- Dataset records:
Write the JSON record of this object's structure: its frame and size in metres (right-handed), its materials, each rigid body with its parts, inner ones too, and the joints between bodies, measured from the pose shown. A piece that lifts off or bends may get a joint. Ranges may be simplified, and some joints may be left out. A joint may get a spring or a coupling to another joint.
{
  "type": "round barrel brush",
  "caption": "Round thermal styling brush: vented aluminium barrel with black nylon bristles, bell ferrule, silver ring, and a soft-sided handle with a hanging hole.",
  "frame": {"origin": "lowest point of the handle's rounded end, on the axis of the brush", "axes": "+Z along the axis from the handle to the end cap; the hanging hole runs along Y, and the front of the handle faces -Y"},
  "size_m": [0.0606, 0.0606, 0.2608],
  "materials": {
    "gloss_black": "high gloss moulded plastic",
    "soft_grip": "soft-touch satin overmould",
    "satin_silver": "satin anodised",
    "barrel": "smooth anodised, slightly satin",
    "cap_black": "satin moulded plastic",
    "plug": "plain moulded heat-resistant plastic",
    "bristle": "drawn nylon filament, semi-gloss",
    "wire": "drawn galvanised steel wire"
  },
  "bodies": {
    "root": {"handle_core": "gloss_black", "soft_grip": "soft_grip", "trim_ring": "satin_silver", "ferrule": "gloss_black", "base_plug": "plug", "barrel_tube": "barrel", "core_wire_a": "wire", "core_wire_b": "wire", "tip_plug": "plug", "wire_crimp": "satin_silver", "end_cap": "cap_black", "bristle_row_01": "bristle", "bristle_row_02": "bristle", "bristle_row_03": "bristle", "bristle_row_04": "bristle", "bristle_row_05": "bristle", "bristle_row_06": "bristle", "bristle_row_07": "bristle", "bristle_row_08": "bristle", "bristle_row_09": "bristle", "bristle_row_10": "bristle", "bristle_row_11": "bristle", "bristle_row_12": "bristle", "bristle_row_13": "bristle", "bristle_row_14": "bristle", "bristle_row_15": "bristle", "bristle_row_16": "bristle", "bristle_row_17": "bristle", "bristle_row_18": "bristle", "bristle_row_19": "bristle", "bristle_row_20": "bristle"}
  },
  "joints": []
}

--

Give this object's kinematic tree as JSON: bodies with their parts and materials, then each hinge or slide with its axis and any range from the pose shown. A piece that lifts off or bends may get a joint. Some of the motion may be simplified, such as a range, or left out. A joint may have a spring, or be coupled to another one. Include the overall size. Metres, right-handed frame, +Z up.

- Instructions to follow:
Within the material above, find the lines that contain the word "joints"; copy them.

- Reply:
Write the JSON record of this object's structure: its frame and size in metres (right-handed), its materials, each rigid body with its parts, inner ones too, and the joints between bodies, measured from the pose shown. A piece that lifts off or bends may get a joint. Ranges may be simplified, and some joints may be left out. A joint may get a spring or a coupling to another joint.
  "joints": []